» **Task requirements**
Reproduce only the lines from the one containing "The build123d and" through the one containing "(fibre, 0.6, 0.3))", exactly as written and with both ends included.

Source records
--*--

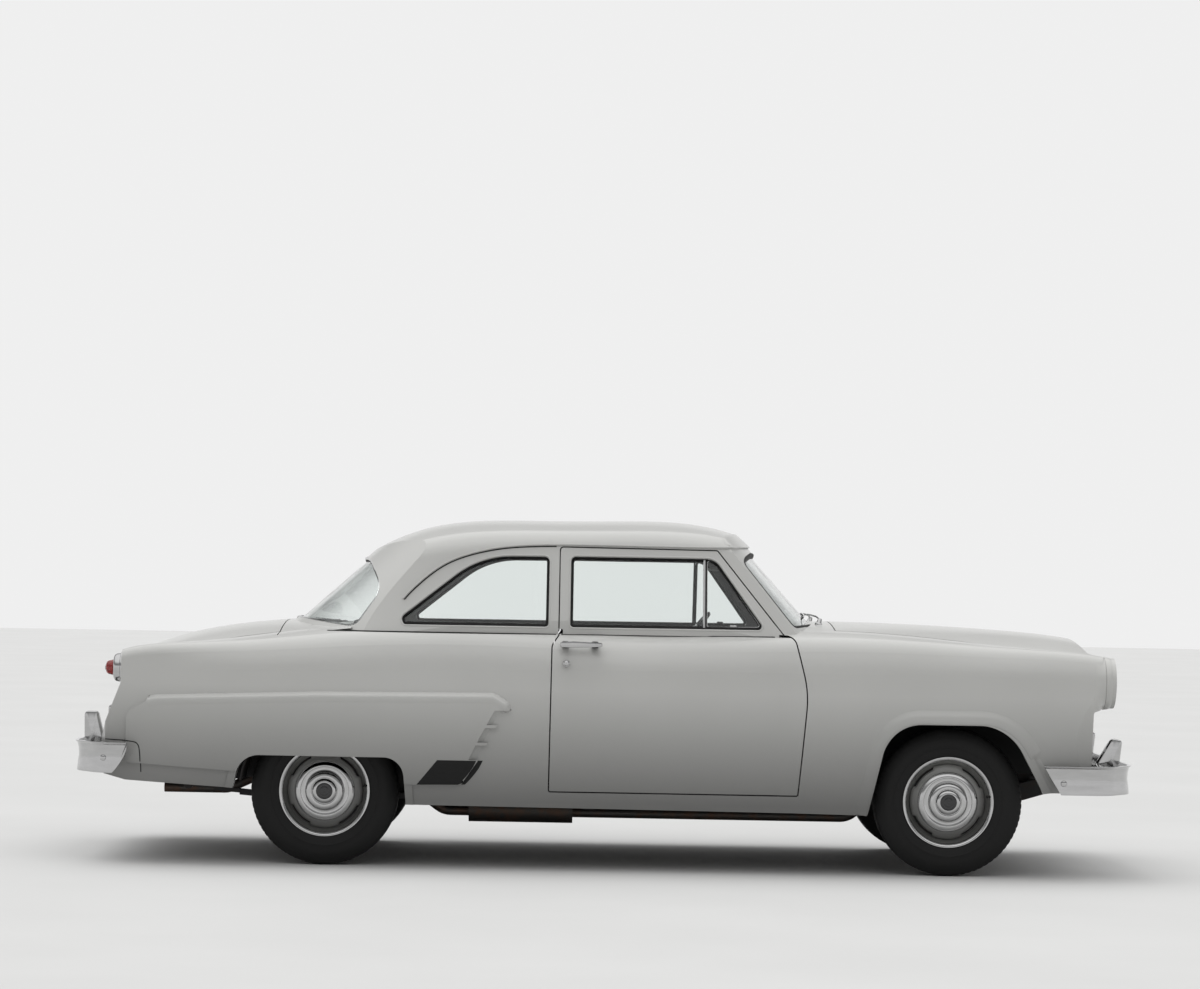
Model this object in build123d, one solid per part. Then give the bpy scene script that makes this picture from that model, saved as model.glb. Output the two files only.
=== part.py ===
from build123d import *
import os

os.makedirs("parts", exist_ok=True)

# A two-door sedan of the early 1950s on a separate frame. Millimetres, +X forward,
# +Y to the car's left, +Z up, origin on the ground under the middle of the car.

# Overall sizes. The tables below are drawn for the drawn wheelbase and half width: what
# lies behind the doors keeps its distance to the rear axle, and the sides move out alike.
WHEELBASE = 2921.0
BODY_HALF = 940.0
DRAWN_WHEELBASE = 2921.0
DRAWN_HALF = 940.0
REAR_SHIFT = DRAWN_WHEELBASE - WHEELBASE
REAR_FROM_X = -380.0
WIDEN = BODY_HALF - DRAWN_HALF

# Wheels and axles
FRONT_AXLE_X = 1617.0
REAR_AXLE_X = FRONT_AXLE_X - WHEELBASE
FRONT_TRACK = 1473.0
REAR_TRACK = 1422.0
TYRE_RADIUS = 347.0
TYRE_WIDTH = 176.0
RIM_RADIUS = 200.0
RIM_WIDTH = 138.0
RIM_LIP = 12.0
RIM_SHEET = 5.0
DRUM_RADIUS = 142.0
DRUM_WIDTH = 62.0
DRUM_SHEET = 8.0
HUB_RADIUS = 38.0
HUB_HALF = 30.0
CAP_RADIUS = 133.0
SPINDLE_RADIUS = 16.0
RUNNING_FIT = 0.05
HUB_Z = TYRE_RADIUS

# Steering
KINGPIN_INSET = 120.0
KINGPIN_RADIUS = 12.0
KINGPIN_REACH = 100.0
ARM_LENGTH = 140.0
ARM_DROP = 58.0
TIE_ROD_RADIUS = 11.0
STEERING_WHEEL_RADIUS = 220.0
STEERING_HUB = (395.0, 380.0, 1035.0)
COLUMN_FOOT = (1060.0, 380.0, 504.0)
COLUMN_RADIUS = 24.0

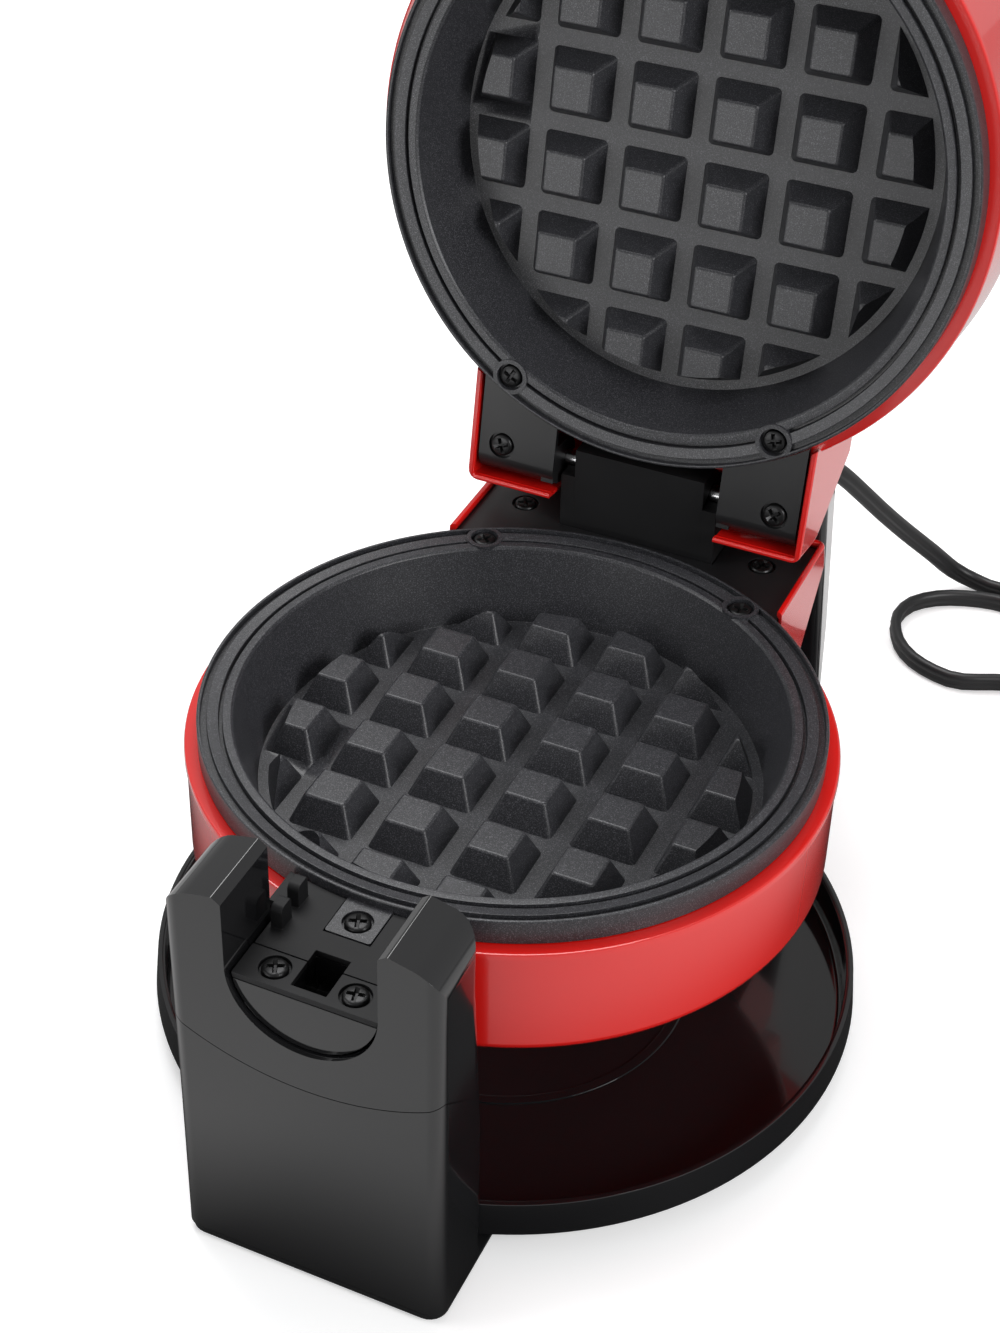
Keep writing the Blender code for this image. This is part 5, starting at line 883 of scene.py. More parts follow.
# Screws: black pan heads with a cross recess, the same screw in every place. They are driven from the
# face that each part shows, so each head is modelled once and set down at its own turn.
HEAD_RADIUS = 0.0040
HEAD_HEIGHT = 0.0018
FLAT_HEAD_HEIGHT = 0.0010
SHANK_RADIUS = 0.0019
SHANK_LENGTH = 0.0080
CROSS_REACH = 0.0028
CROSS_HALF_WIDTH = 0.00070
CROSS_DEPTH = 0.0014
CROSS_TAPER = 0.55
EAR_SCREW_PLACE = (0.0498, 0.1095)
COVER_SCREW_PLACE = (0.0444, 0.1110)
HUB_SCREW_PLACE = (0.0127, -0.1341)
HANDLE_SCREW_Y = -0.1700
FRONT_BASE_SCREW = (0.0235, -0.1250)
REAR_BASE_SCREW = (0.0260, 0.1610)
blackened = finish("blackened_steel", (0.035, 0.035, 0.036, 1), 0.33, 400, 2400, 0.000006, 0.4, 0.2, metallic=0.8)
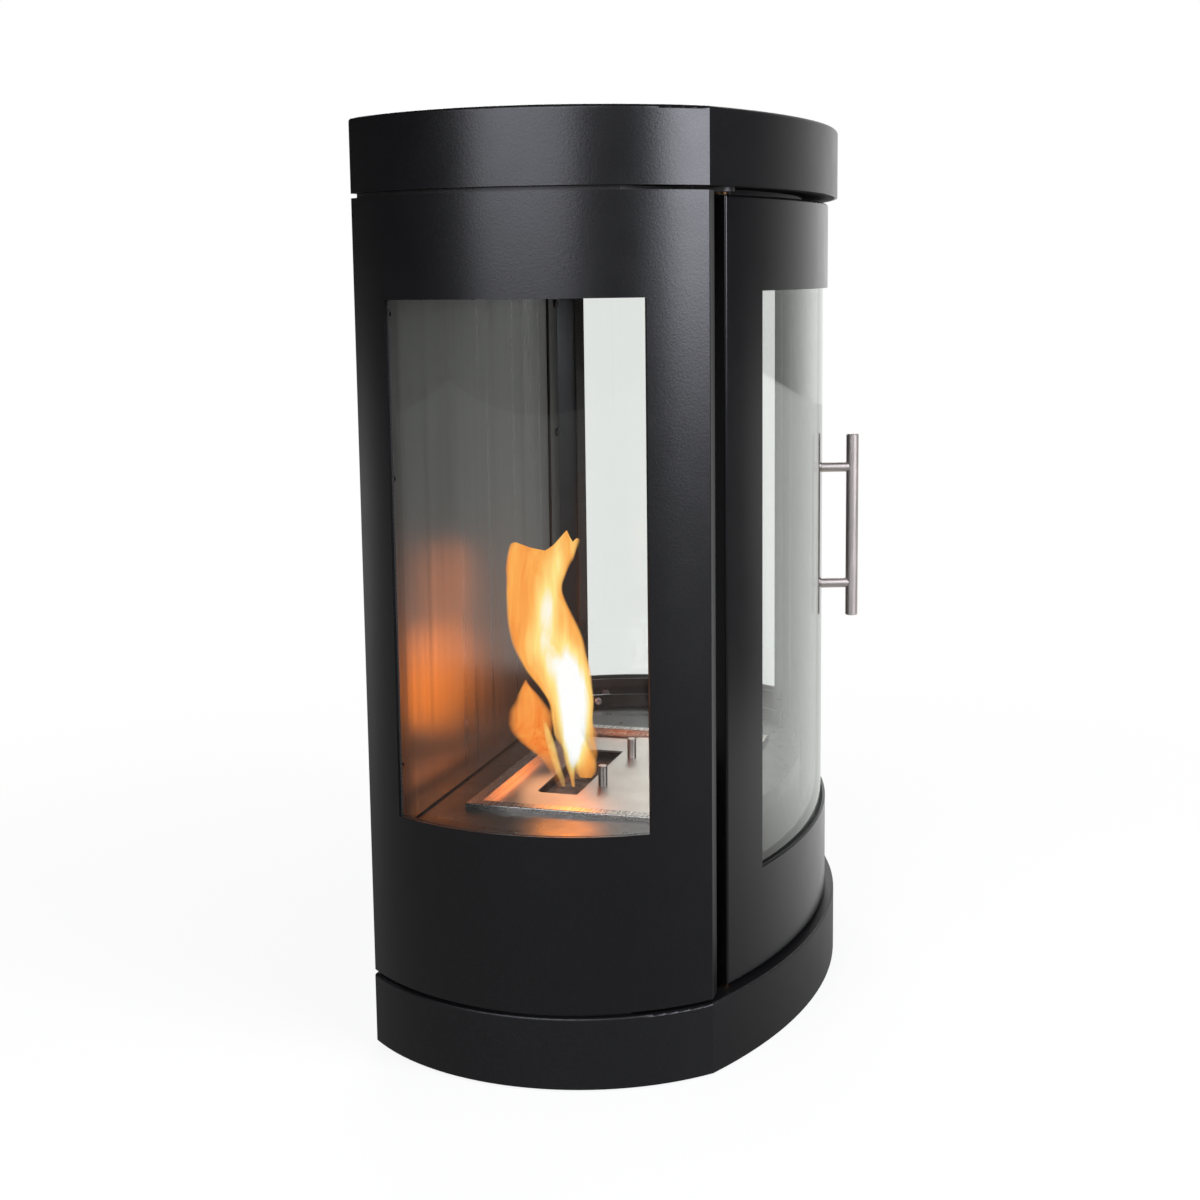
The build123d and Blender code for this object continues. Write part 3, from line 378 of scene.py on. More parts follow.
def ceramic_fibre(name):
    """Needled ceramic fleece after many fires: matt grey fibres with scorched brown patches."""
    material, tree = blank_material(name)
    scorch = add(tree, "ShaderNodeTexNoise", values={"Scale": 1.0, "Detail": 3.0},
                 links={"Vector": millimetres(tree, 25)}).outputs["Fac"]
    fibre = add(tree, "ShaderNodeTexNoise", values={"Scale": 1.0, "Detail": 4.0},
                links={"Vector": millimetres(tree, 0.9)}).outputs["Fac"]
    return opaque(material, (scorch, (0.35, shade("#4a3830")), (0.6, shade("#85736a"))), 0.95, (fibre, 0.6, 0.3))


def float_glass(name, glass, face_on, falloff):
    """Bent ceramic glass, 4 mm: clear with a faint grey tint, and bright where it is seen at a slant.

    A clear face reflects 0.04 face on with a falloff of 5; a heat-reflecting coating reflects more, and at less of
    a slant.
    """
    material, tree = blank_material(name)
    slant = add(tree, "ShaderNodeLayerWeight", values={"Blend": 0.5})
    steep = add(tree, "ShaderNodeMath", {"operation": "POWER"}, {1: falloff}, {0: slant.outputs["Facing"]})
    mirror = add(tree, "ShaderNodeMath", {"operation": "MULTIPLY_ADD"}, {1: 1 - face_on, 2: face_on},
                 {0: steep.outputs[0]})
    clear = add(tree, "ShaderNodeBsdfTransparent", values={"Color": (*glass.tint, 1.0)})
    gloss = add(tree, "ShaderNodeBsdfGlossy", values={"Roughness": 0.0, "Color": shade("#e9ebe8")})
    both = add(tree, "ShaderNodeMixShader", links={0: mirror.outputs[0], 1: clear.outputs[0], 2: gloss.outputs[0]})
    return surfaced(material, both)


def flame_light(name, fire):
    """Burning alcohol vapour: a film of light, clear at its edges and white where it is hottest, with no body."""
    material, tree = blank_material(name)
    heat = add(tree, "ShaderNodeAttribute", {"attribute_name": "fire_heat"})
    cover = add(tree, "ShaderNodeAttribute", {"attribute_name": "fire_cover"})
    # streaks about 8 mm wide and 80 mm long, drawn in the object's own millimetres
    streak = add(tree, "ShaderNodeTexNoise", values={"Scale": 1.0, "Detail": 2.0, "Distortion": 0.7},
                 links={"Vector": millimetres(tree, (8, 8, 80))})
    veil = add(tree, "ShaderNodeMapRange", links={"Value": streak.outputs["Fac"]},
               values={"From Min": 0.3, "From Max": 0.7, "To Min": -0.1, "To Max": 0.1})
    warm = add(tree, "ShaderNodeMath", {"operation": "ADD"}, links={0: heat.outputs["Fac"], 1: veil.outputs[0]})
    thinned = add(tree, "ShaderNodeMath", {"operation": "ADD", "use_clamp": True},
                  links={0: cover.outputs["Fac"], 1: veil.outputs[0]})
    dense = add(tree, "ShaderNodeMath", {"operation": "MINIMUM"},
                links={0: thinned.outputs[0], 1: cover.outputs["Fac"]})
    colour = add(tree, "ShaderNodeValToRGB", links={"Fac": warm.outputs[0]},
                 stops=[(0.0, tinted(fire.outer)), (0.3, tinted(fire.middle)), (0.62, tinted(fire.inner)),
                        (0.9, tinted(fire.core))])
    clear = add(tree, "ShaderNodeBsdfTransparent")
    # a little over 1, for what the pane in front takes away
    light = add(tree, "ShaderNodeEmission", values={"Strength": 1.14}, links={"Color": colour.outputs["Color"]})
    film = add(tree, "ShaderNodeMixShader", links={0: dense.outputs[0], 1: clear.outputs[0], 2: light.outputs[0]})
    material.cycles.emission_sampling = "NONE"
    return surfaced(material, film)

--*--

» **Finished exercise**
The build123d and Blender code for this object continues. Write part 3, from line 378 of scene.py on. More parts follow.
def ceramic_fibre(name):
    """Needled ceramic fleece after many fires: matt grey fibres with scorched brown patches."""
    material, tree = blank_material(name)
    scorch = add(tree, "ShaderNodeTexNoise", values={"Scale": 1.0, "Detail": 3.0},
                 links={"Vector": millimetres(tree, 25)}).outputs["Fac"]
    fibre = add(tree, "ShaderNodeTexNoise", values={"Scale": 1.0, "Detail": 4.0},
                links={"Vector": millimetres(tree, 0.9)}).outputs["Fac"]
    return opaque(material, (scorch, (0.35, shade("#4a3830")), (0.6, shade("#85736a"))), 0.95, (fibre, 0.6, 0.3))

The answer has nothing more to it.